### Given exercise
Repeat the whole of the data, keeping every detail the same.
══════════════════════════════
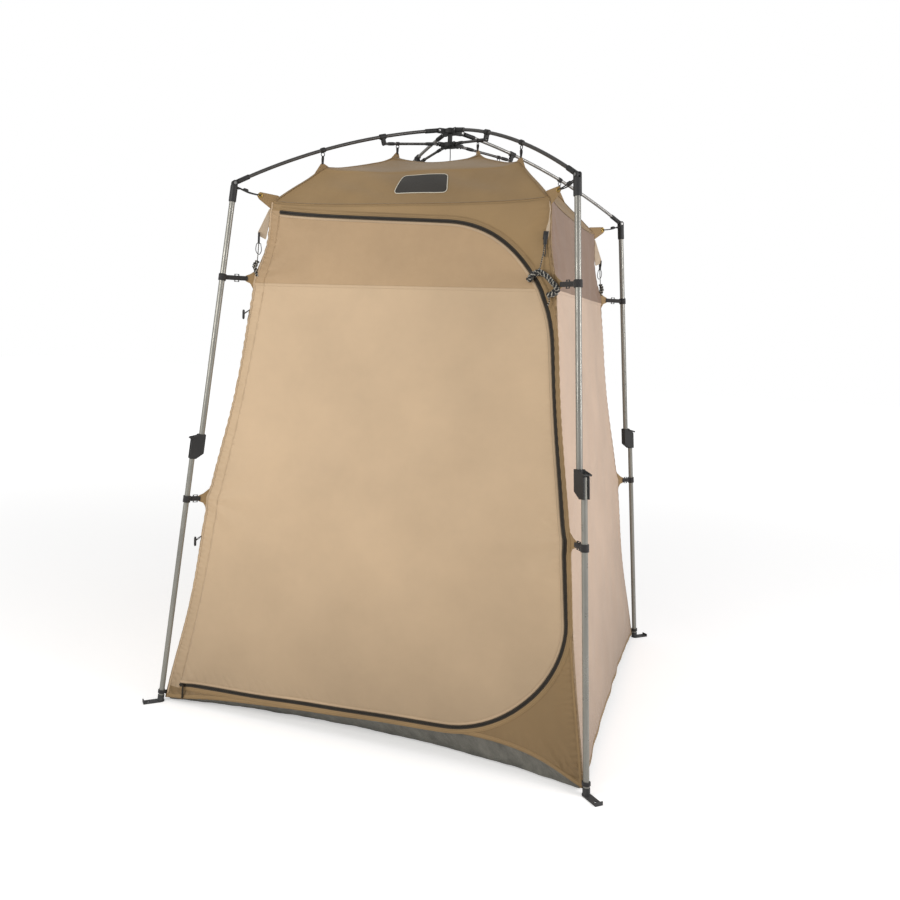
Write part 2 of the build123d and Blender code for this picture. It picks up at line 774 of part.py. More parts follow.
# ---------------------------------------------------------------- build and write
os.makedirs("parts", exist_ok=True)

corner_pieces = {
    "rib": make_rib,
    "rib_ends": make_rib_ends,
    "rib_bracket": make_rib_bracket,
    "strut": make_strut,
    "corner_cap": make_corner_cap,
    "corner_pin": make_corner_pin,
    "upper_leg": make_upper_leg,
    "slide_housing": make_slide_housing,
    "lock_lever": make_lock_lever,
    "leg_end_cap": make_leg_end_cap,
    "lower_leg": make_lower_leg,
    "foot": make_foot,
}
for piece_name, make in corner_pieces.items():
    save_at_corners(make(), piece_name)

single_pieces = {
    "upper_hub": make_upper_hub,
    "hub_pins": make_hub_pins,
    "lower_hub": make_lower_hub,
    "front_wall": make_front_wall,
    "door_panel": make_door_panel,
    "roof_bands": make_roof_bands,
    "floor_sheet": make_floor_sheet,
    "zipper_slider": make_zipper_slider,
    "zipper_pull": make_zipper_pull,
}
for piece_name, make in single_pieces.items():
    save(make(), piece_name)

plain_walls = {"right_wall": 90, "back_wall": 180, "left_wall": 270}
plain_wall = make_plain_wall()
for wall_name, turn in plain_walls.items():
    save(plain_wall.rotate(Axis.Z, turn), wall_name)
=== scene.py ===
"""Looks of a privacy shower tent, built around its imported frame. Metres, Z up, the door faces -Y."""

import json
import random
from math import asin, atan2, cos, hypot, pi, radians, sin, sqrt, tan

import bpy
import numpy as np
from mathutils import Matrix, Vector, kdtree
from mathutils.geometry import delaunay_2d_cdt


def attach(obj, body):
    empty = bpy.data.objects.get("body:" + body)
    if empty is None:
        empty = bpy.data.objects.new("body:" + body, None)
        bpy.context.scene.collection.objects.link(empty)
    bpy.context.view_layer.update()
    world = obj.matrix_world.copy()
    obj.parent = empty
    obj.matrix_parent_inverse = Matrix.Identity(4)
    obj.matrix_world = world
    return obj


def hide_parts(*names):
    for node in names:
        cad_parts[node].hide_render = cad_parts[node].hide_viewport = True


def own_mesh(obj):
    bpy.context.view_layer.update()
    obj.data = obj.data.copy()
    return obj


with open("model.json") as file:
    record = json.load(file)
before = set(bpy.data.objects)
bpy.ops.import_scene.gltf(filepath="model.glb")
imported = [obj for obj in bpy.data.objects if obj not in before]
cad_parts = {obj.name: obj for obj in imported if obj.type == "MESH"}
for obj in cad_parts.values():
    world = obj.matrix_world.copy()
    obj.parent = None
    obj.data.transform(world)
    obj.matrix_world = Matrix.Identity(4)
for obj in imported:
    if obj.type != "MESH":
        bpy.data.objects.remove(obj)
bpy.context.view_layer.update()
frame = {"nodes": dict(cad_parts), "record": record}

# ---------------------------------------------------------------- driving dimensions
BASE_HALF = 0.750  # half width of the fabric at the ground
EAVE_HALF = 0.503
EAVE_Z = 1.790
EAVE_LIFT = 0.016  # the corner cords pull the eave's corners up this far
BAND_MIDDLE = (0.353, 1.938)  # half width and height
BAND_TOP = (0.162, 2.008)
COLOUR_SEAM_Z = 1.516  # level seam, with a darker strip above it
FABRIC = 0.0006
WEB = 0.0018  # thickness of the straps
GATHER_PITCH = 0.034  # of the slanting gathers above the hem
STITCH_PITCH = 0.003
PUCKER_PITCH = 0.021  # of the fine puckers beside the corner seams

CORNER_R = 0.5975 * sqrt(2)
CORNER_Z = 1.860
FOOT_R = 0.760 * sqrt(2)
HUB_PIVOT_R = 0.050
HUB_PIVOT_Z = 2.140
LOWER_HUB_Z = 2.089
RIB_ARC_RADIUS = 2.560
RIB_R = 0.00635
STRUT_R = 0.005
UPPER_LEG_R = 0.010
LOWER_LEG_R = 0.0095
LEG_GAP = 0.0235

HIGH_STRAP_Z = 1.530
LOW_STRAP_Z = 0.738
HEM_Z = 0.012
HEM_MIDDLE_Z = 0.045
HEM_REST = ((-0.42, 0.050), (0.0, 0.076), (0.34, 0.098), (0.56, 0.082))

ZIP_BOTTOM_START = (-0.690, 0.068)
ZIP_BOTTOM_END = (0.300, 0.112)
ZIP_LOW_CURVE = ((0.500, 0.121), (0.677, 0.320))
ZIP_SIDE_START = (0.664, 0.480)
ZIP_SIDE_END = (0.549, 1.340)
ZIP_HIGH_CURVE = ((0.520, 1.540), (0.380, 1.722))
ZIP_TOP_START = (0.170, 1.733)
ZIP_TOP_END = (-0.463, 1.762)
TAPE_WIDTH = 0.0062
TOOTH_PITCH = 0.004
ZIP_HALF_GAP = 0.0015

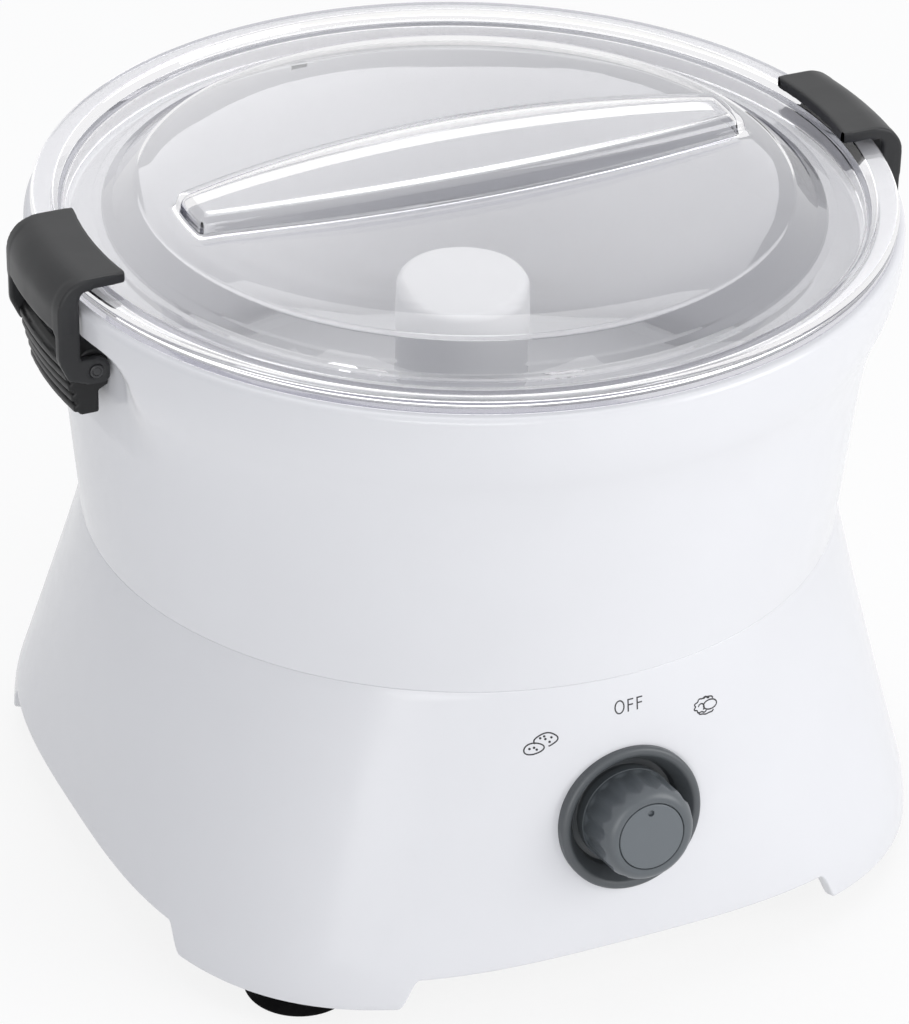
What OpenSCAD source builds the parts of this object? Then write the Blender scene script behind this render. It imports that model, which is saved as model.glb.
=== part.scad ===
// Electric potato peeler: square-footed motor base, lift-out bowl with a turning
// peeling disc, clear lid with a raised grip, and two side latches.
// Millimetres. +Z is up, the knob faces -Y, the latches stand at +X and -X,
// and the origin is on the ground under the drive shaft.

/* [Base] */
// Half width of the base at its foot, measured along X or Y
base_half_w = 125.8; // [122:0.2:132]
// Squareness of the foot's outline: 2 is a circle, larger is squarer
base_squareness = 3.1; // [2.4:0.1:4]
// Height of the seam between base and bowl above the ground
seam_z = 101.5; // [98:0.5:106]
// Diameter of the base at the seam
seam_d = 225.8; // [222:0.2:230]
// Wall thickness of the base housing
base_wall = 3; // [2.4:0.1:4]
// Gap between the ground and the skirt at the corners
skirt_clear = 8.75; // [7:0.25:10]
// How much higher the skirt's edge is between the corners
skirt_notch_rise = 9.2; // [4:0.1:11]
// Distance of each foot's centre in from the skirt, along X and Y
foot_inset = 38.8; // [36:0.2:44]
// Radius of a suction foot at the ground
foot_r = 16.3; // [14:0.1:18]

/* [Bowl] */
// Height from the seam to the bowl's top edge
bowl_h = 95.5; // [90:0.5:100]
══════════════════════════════
### Answer to this task
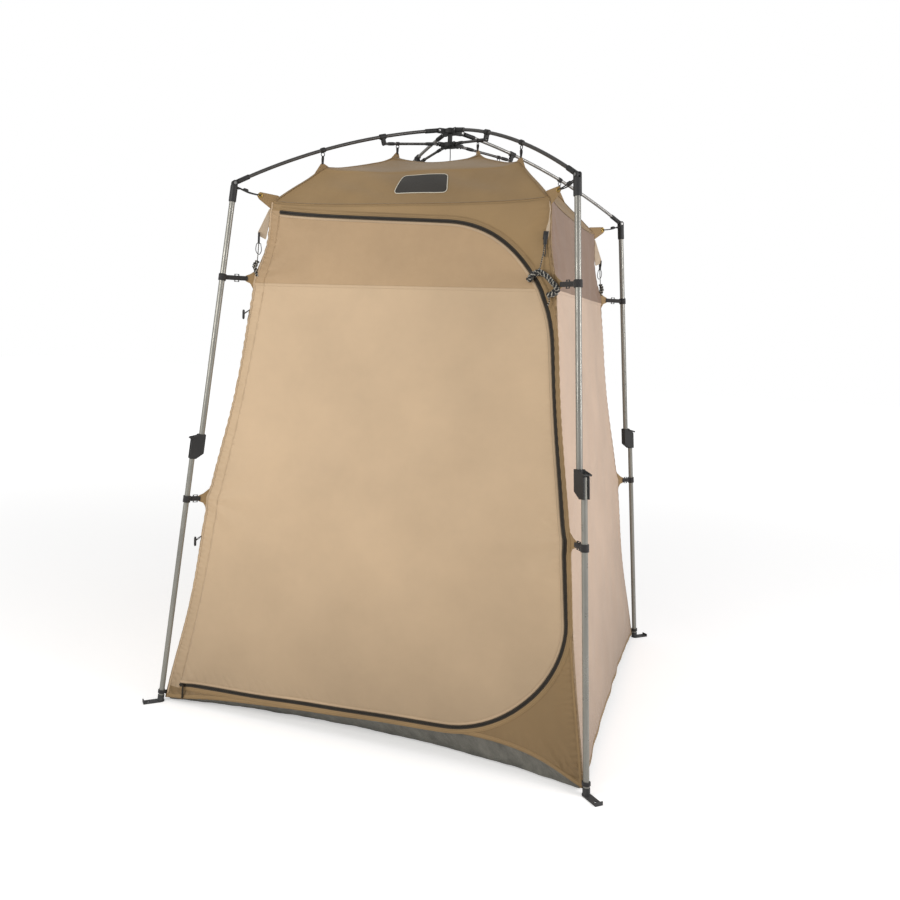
Write part 2 of the build123d and Blender code for this picture. It picks up at line 774 of part.py. More parts follow.
# ---------------------------------------------------------------- build and write
os.makedirs("parts", exist_ok=True)

corner_pieces = {
    "rib": make_rib,
    "rib_ends": make_rib_ends,
    "rib_bracket": make_rib_bracket,
    "strut": make_strut,
    "corner_cap": make_corner_cap,
    "corner_pin": make_corner_pin,
    "upper_leg": make_upper_leg,
    "slide_housing": make_slide_housing,
    "lock_lever": make_lock_lever,
    "leg_end_cap": make_leg_end_cap,
    "lower_leg": make_lower_leg,
    "foot": make_foot,
}
for piece_name, make in corner_pieces.items():
    save_at_corners(make(), piece_name)

single_pieces = {
    "upper_hub": make_upper_hub,
    "hub_pins": make_hub_pins,
    "lower_hub": make_lower_hub,
    "front_wall": make_front_wall,
    "door_panel": make_door_panel,
    "roof_bands": make_roof_bands,
    "floor_sheet": make_floor_sheet,
    "zipper_slider": make_zipper_slider,
    "zipper_pull": make_zipper_pull,
}
for piece_name, make in single_pieces.items():
    save(make(), piece_name)

plain_walls = {"right_wall": 90, "back_wall": 180, "left_wall": 270}
plain_wall = make_plain_wall()
for wall_name, turn in plain_walls.items():
    save(plain_wall.rotate(Axis.Z, turn), wall_name)
=== scene.py ===
"""Looks of a privacy shower tent, built around its imported frame. Metres, Z up, the door faces -Y."""

import json
import random
from math import asin, atan2, cos, hypot, pi, radians, sin, sqrt, tan

import bpy
import numpy as np
from mathutils import Matrix, Vector, kdtree
from mathutils.geometry import delaunay_2d_cdt


def attach(obj, body):
    empty = bpy.data.objects.get("body:" + body)
    if empty is None:
        empty = bpy.data.objects.new("body:" + body, None)
        bpy.context.scene.collection.objects.link(empty)
    bpy.context.view_layer.update()
    world = obj.matrix_world.copy()
    obj.parent = empty
    obj.matrix_parent_inverse = Matrix.Identity(4)
    obj.matrix_world = world
    return obj


def hide_parts(*names):
    for node in names:
        cad_parts[node].hide_render = cad_parts[node].hide_viewport = True


def own_mesh(obj):
    bpy.context.view_layer.update()
    obj.data = obj.data.copy()
    return obj


with open("model.json") as file:
    record = json.load(file)
before = set(bpy.data.objects)
bpy.ops.import_scene.gltf(filepath="model.glb")
imported = [obj for obj in bpy.data.objects if obj not in before]
cad_parts = {obj.name: obj for obj in imported if obj.type == "MESH"}
for obj in cad_parts.values():
    world = obj.matrix_world.copy()
    obj.parent = None
    obj.data.transform(world)
    obj.matrix_world = Matrix.Identity(4)
for obj in imported:
    if obj.type != "MESH":
        bpy.data.objects.remove(obj)
bpy.context.view_layer.update()
frame = {"nodes": dict(cad_parts), "record": record}

# ---------------------------------------------------------------- driving dimensions
BASE_HALF = 0.750  # half width of the fabric at the ground
EAVE_HALF = 0.503
EAVE_Z = 1.790
EAVE_LIFT = 0.016  # the corner cords pull the eave's corners up this far
BAND_MIDDLE = (0.353, 1.938)  # half width and height
BAND_TOP = (0.162, 2.008)
COLOUR_SEAM_Z = 1.516  # level seam, with a darker strip above it
FABRIC = 0.0006
WEB = 0.0018  # thickness of the straps
GATHER_PITCH = 0.034  # of the slanting gathers above the hem
STITCH_PITCH = 0.003
PUCKER_PITCH = 0.021  # of the fine puckers beside the corner seams

CORNER_R = 0.5975 * sqrt(2)
CORNER_Z = 1.860
FOOT_R = 0.760 * sqrt(2)
HUB_PIVOT_R = 0.050
HUB_PIVOT_Z = 2.140
LOWER_HUB_Z = 2.089
RIB_ARC_RADIUS = 2.560
RIB_R = 0.00635
STRUT_R = 0.005
UPPER_LEG_R = 0.010
LOWER_LEG_R = 0.0095
LEG_GAP = 0.0235

HIGH_STRAP_Z = 1.530
LOW_STRAP_Z = 0.738
HEM_Z = 0.012
HEM_MIDDLE_Z = 0.045
HEM_REST = ((-0.42, 0.050), (0.0, 0.076), (0.34, 0.098), (0.56, 0.082))

ZIP_BOTTOM_START = (-0.690, 0.068)
ZIP_BOTTOM_END = (0.300, 0.112)
ZIP_LOW_CURVE = ((0.500, 0.121), (0.677, 0.320))
ZIP_SIDE_START = (0.664, 0.480)
ZIP_SIDE_END = (0.549, 1.340)
ZIP_HIGH_CURVE = ((0.520, 1.540), (0.380, 1.722))
ZIP_TOP_START = (0.170, 1.733)
ZIP_TOP_END = (-0.463, 1.762)
TAPE_WIDTH = 0.0062
TOOTH_PITCH = 0.004
ZIP_HALF_GAP = 0.0015

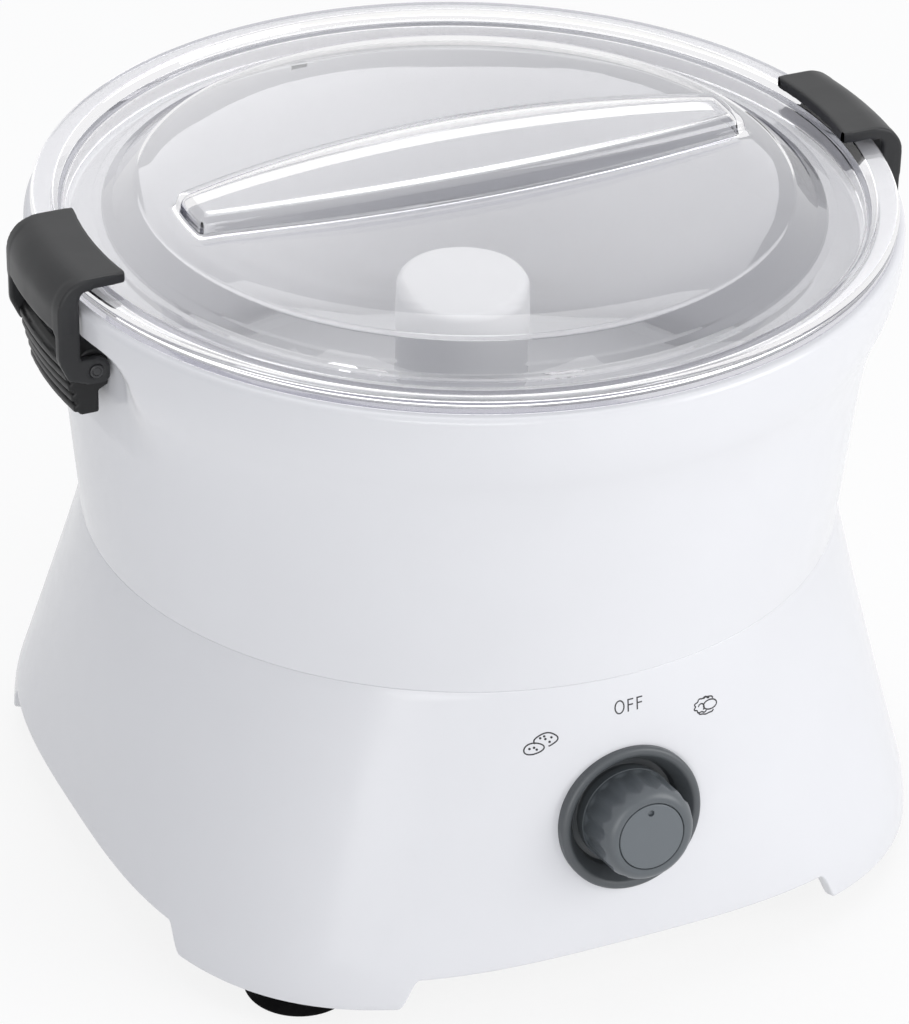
What OpenSCAD source builds the parts of this object? Then write the Blender scene script behind this render. It imports that model, which is saved as model.glb.
=== part.scad ===
// Electric potato peeler: square-footed motor base, lift-out bowl with a turning
// peeling disc, clear lid with a raised grip, and two side latches.
// Millimetres. +Z is up, the knob faces -Y, the latches stand at +X and -X,
// and the origin is on the ground under the drive shaft.

/* [Base] */
// Half width of the base at its foot, measured along X or Y
base_half_w = 125.8; // [122:0.2:132]
// Squareness of the foot's outline: 2 is a circle, larger is squarer
base_squareness = 3.1; // [2.4:0.1:4]
// Height of the seam between base and bowl above the ground
seam_z = 101.5; // [98:0.5:106]
// Diameter of the base at the seam
seam_d = 225.8; // [222:0.2:230]
// Wall thickness of the base housing
base_wall = 3; // [2.4:0.1:4]
// Gap between the ground and the skirt at the corners
skirt_clear = 8.75; // [7:0.25:10]
// How much higher the skirt's edge is between the corners
skirt_notch_rise = 9.2; // [4:0.1:11]
// Distance of each foot's centre in from the skirt, along X and Y
foot_inset = 38.8; // [36:0.2:44]
// Radius of a suction foot at the ground
foot_r = 16.3; // [14:0.1:18]

/* [Bowl] */
// Height from the seam to the bowl's top edge
bowl_h = 95.5; // [90:0.5:100]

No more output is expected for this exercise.